При мимолетных встречах моих с бароном Фредериксом мне ни разу не случалось слушать его в спорах по каким-нибудь вопросам. Он либо молчал, либо быстро соглашался, либо, наконец, лаконично произносил свой взгляд, без всякой аргументации, которая не укладывалась в его голове. Как исключение, могу рассказать один случай, относящийся к эпохе более поздней, в котором мне пришлось выслушать логично мотивированное мнение барона Фредерикса, немало меня удивившее. Дело касалось частного вопроса о служебных перипетиях графа Воронцова, бывшего тогда кавказским наместником. Случилось это в 1909 году. От времени до времени посещая графа Воронцова в Тифлисе, я ознакомился с возникшим гонением на начальника канцелярии наместника Петерсона. Косвенно оно касалось и самого графа. Гонение шло от оголтелых представителей Союза русского народа: Дубровина, Маркова, Пуришкевича и им подобных. Мотивировалось оно потворством представителей наместника революционному движению на Кавказе, проводником чего был якобы Петерсон. Гонение нашло сочувствие в прессе, особенно в «Новом времени». Газета резко нападала на Петерсона, который обратился к наместнику с просьбой об исходатайствовании расследования возводимых на Петерсона обвинений. Рассказывая мне об этом обстоятельстве, граф Воронцов спросил моего мнения по поводу направления ходатайства Петерсона. Я высказал сомнение в пользе испрашиваемого расследования, которое могло бы лишь раздуть дело. Вскоре после этого, будучи у Фредерикса, тогда уже получившего графский титул, я рассказал ему о сомнениях графа Воронцова в желании по доброте сердца помочь Петерсону. Граф Фредерикс, к удивлению моему, горячо отнесся к вопросу и резко высказался против исполнения желания Петерсона. По его мнению, уже одна наличность производимого дознания в управлении наместника поставит графа Воронцова в неприятное положение лица подследственного. Совершенно разделяя мнение Фредерикса, я немедленно сообщил содержание разговора с ним графу Воронцову. Не знаю, согласился ли граф с заключением Фредерикса, но дело обошлось без производства дознания.
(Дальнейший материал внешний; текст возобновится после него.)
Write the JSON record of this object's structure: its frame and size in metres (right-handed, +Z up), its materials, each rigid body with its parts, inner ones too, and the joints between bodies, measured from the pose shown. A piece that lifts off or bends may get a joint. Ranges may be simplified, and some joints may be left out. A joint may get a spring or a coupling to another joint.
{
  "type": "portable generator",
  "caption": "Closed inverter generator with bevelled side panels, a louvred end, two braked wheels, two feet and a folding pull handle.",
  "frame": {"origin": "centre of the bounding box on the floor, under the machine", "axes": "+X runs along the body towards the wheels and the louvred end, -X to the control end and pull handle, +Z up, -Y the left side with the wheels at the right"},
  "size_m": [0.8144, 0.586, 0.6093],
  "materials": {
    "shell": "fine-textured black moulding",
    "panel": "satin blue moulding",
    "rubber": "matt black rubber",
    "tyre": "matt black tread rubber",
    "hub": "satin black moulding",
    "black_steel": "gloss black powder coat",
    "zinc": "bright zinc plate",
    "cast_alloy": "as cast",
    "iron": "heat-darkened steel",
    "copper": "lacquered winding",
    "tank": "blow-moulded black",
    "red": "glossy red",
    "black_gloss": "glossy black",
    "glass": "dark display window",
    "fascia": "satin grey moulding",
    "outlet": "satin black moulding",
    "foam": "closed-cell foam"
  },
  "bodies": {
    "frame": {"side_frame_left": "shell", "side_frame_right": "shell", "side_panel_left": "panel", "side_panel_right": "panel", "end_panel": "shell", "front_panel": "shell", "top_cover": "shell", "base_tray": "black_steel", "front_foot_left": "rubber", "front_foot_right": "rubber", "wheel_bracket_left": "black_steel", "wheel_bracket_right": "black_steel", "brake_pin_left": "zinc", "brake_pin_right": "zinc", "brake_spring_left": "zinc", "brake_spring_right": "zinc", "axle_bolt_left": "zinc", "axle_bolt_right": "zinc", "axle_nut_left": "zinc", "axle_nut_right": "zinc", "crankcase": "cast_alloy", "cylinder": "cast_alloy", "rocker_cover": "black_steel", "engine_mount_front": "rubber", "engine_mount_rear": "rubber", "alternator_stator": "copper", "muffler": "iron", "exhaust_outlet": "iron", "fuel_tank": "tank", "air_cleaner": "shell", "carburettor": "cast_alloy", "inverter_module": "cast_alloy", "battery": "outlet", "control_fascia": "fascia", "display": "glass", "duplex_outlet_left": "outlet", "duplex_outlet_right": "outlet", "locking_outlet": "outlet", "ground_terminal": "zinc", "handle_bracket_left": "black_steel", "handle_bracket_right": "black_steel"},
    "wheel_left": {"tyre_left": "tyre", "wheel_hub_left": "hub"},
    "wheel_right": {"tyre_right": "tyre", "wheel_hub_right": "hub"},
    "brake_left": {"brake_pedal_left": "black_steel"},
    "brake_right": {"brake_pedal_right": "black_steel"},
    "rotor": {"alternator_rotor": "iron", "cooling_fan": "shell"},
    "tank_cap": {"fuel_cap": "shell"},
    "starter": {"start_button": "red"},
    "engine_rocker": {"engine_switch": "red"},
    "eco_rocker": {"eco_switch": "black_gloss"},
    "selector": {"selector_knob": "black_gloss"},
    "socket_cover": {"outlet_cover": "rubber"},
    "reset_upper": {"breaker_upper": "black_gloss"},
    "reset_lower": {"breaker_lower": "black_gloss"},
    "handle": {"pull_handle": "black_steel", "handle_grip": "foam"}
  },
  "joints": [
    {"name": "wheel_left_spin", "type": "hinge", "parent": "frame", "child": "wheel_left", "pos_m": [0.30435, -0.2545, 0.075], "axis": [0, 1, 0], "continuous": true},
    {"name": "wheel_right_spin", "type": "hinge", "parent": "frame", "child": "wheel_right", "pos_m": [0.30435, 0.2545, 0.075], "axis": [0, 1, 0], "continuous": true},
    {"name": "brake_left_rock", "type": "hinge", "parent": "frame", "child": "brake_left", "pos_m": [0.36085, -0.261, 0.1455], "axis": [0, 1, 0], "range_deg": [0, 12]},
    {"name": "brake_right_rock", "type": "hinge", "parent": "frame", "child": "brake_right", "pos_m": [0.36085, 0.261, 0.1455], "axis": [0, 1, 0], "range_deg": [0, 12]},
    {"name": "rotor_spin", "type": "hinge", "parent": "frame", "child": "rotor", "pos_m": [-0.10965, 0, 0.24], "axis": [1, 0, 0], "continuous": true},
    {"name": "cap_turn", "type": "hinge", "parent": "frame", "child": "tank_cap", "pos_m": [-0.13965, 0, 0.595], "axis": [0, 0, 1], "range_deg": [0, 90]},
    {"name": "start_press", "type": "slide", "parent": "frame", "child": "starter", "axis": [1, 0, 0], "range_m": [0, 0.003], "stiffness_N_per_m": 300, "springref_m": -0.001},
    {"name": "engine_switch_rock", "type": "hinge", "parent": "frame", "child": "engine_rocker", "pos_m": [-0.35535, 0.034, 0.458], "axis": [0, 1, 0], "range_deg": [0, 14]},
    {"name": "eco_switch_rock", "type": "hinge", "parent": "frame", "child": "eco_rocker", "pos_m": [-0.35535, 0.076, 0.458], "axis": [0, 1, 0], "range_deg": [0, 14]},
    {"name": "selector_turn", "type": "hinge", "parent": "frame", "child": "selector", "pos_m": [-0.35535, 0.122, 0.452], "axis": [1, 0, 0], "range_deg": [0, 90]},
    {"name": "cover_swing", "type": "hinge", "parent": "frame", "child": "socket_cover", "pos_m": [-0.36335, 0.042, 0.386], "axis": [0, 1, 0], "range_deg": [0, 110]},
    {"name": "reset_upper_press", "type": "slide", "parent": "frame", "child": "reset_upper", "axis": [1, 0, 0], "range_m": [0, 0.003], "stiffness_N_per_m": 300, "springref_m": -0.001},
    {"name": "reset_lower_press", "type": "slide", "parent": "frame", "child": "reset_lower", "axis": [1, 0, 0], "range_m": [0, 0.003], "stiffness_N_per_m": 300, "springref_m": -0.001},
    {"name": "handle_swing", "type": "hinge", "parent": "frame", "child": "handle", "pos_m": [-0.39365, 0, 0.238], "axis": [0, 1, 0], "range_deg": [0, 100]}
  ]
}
Барон Фредерикс всей крупной карьерой своей был обязан главным образом дружеским отношением к себе графа Воронцова, как товарища по службе в конной гвардии. Граф Воронцов дал ему место начальника придворной Конюшенной части, а затем исходатайствовал назначение его помощником министра двора. Осведомленные люди говорили, что Александр III, соглашаясь на такое назначение, в резолюции своей по этому поводу сделал такую оговорку: «…но чтобы не рассчитывал на место министра двора». Судьба не уважила царскую резолюцию. За уходом из министерства графа Воронцова Фредерикс был назначен его заместителем. Что побудило Николая II на такое назначение, остается загадкой. Молва приписывает это обстоятельство тому, что образовавшаяся вокруг министерского поста скачка претендентов на таковой побудила молодого царя прекратить происки и ходатайства разных лиц. Он остановился на назначении человека, к которому успел уже приглядеться за несколько лет частых замещений графа Воронцова.
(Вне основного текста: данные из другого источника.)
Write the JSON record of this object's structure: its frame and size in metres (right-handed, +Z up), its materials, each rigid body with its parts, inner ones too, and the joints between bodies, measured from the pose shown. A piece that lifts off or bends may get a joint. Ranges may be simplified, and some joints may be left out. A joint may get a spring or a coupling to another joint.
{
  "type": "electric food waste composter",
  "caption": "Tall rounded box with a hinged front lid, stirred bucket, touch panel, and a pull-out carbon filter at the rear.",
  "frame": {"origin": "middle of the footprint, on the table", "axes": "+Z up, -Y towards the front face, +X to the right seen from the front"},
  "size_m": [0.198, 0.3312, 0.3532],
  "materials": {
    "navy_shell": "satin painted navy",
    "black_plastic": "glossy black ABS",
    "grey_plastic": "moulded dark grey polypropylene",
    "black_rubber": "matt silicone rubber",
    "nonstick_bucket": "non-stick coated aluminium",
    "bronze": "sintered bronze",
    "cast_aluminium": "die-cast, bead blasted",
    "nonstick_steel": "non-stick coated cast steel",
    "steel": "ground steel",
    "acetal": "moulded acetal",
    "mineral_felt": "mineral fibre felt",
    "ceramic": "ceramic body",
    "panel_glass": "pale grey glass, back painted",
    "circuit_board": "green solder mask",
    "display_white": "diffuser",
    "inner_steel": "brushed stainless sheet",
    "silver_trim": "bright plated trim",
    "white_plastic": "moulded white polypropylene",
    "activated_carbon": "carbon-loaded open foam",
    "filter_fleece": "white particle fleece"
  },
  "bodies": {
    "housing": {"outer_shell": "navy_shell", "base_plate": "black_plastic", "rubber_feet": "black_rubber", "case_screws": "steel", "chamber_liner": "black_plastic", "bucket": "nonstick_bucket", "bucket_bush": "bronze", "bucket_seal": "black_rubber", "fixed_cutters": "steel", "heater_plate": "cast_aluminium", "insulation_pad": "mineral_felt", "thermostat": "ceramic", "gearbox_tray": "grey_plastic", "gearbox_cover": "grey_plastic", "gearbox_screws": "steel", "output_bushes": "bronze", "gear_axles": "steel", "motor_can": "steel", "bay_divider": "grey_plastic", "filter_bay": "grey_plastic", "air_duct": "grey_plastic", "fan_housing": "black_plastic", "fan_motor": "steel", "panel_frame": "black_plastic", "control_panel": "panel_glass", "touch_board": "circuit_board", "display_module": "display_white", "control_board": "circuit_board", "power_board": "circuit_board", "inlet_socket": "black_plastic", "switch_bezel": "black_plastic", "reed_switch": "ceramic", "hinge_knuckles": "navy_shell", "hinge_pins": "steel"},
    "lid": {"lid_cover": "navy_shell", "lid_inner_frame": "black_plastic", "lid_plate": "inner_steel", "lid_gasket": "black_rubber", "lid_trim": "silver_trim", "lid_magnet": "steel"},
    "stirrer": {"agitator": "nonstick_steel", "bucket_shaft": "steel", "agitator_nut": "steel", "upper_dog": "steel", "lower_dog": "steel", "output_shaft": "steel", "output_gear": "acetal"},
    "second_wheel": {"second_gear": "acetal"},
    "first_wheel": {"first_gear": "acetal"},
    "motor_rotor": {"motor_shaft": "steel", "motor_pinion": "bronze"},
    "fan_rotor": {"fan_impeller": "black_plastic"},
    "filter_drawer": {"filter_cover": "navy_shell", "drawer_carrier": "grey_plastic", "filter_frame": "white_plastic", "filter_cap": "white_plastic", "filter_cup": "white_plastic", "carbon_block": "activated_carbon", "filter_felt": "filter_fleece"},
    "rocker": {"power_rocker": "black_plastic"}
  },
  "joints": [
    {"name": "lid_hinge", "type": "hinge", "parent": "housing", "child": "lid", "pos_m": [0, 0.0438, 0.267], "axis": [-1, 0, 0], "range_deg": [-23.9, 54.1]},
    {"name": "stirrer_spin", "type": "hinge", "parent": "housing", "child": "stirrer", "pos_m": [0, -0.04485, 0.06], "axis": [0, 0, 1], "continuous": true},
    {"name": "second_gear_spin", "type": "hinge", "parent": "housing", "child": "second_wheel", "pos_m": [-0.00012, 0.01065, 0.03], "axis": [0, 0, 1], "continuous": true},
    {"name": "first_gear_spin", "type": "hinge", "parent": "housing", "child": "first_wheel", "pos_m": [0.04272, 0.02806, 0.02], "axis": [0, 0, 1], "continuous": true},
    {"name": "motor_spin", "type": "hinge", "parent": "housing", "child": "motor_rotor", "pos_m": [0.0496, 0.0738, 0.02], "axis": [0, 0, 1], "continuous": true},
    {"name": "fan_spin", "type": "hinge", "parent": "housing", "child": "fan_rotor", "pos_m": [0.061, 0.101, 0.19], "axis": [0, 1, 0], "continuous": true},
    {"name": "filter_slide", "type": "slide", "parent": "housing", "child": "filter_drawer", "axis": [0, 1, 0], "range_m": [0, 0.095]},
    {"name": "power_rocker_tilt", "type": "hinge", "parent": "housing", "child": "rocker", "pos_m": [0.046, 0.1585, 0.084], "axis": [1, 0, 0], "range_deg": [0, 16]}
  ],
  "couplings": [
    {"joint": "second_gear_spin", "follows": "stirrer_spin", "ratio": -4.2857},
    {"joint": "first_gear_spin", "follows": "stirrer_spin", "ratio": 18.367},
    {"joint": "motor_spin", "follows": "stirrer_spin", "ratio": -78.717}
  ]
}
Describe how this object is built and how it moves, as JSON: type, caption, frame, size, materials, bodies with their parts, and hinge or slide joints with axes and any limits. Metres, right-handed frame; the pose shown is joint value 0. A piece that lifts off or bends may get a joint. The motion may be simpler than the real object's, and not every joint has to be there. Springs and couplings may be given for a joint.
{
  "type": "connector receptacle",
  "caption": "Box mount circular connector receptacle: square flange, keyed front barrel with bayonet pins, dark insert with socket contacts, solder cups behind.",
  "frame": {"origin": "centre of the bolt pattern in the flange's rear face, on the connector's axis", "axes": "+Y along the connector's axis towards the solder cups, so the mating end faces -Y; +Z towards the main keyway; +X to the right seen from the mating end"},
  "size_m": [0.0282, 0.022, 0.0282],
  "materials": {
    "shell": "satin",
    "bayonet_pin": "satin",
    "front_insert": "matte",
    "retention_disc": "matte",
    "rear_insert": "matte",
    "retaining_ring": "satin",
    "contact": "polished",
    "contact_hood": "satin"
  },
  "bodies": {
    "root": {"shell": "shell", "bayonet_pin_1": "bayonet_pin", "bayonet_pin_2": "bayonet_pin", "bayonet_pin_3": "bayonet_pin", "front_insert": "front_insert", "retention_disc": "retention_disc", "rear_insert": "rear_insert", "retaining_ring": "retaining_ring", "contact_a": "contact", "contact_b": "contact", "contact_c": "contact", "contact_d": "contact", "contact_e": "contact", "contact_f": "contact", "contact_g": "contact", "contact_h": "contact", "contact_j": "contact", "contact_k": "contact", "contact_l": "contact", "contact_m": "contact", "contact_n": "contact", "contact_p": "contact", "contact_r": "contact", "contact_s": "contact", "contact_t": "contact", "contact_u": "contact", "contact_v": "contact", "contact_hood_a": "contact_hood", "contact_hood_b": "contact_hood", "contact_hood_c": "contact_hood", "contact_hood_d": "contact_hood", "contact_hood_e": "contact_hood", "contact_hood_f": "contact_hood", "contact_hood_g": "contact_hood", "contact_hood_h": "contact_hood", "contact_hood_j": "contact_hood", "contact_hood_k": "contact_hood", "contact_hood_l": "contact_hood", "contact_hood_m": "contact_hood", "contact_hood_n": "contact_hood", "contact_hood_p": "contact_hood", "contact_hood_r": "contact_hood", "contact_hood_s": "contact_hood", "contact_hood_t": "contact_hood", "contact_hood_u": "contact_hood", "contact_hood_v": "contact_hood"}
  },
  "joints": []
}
В деятельности своей по Министерству двора Фредерикс нигде не проявил своей индивидуальности. Исключением оказался вопрос о замещении ответственных должностей в придворном ведомстве знакомыми ему офицерами Конногвардейского полка. Таким образом, на должность управляющего Кабинетом Государя попал полковник Рыдзевский, на должность начальника канцелярии Министерства двора – полковник Мосолов, а затем полковник Теляковский занял место управляющего Московской конторой театров, а позднее назначен директором театров.
В сношениях с подчиненными Фредерикс был приветлив и изысканно вежлив. Он всегда внимательно принимал доклады и с удовольствием выслушивал иллюстрации их рассказами о каком-либо сенсационном событии, в особенности марательного свойства. При удобном поводе он вставлял такого же характера эпизоды. Мне не случалось слышать из уст Фредерикса похвалы кому-либо из лиц, о которых заходил разговор. Наоборот, всегда слышалась лишь критика и порицание. Но по адресу разговаривавшего с бароном лица он любил выражать комплименты. Вообще в поведении Фредерикса зачастую замечалась фальшь. Он был скор на обещания, но от исполнения их легко отлынивал, приводя малоосновательные доводы, а иногда беззастенчиво отрицал существование самого обещания. В этих случаях он не оправдывал репутации «настоящего джентльмена», которую присваивали ему близкие к нему былые конногвардейцы.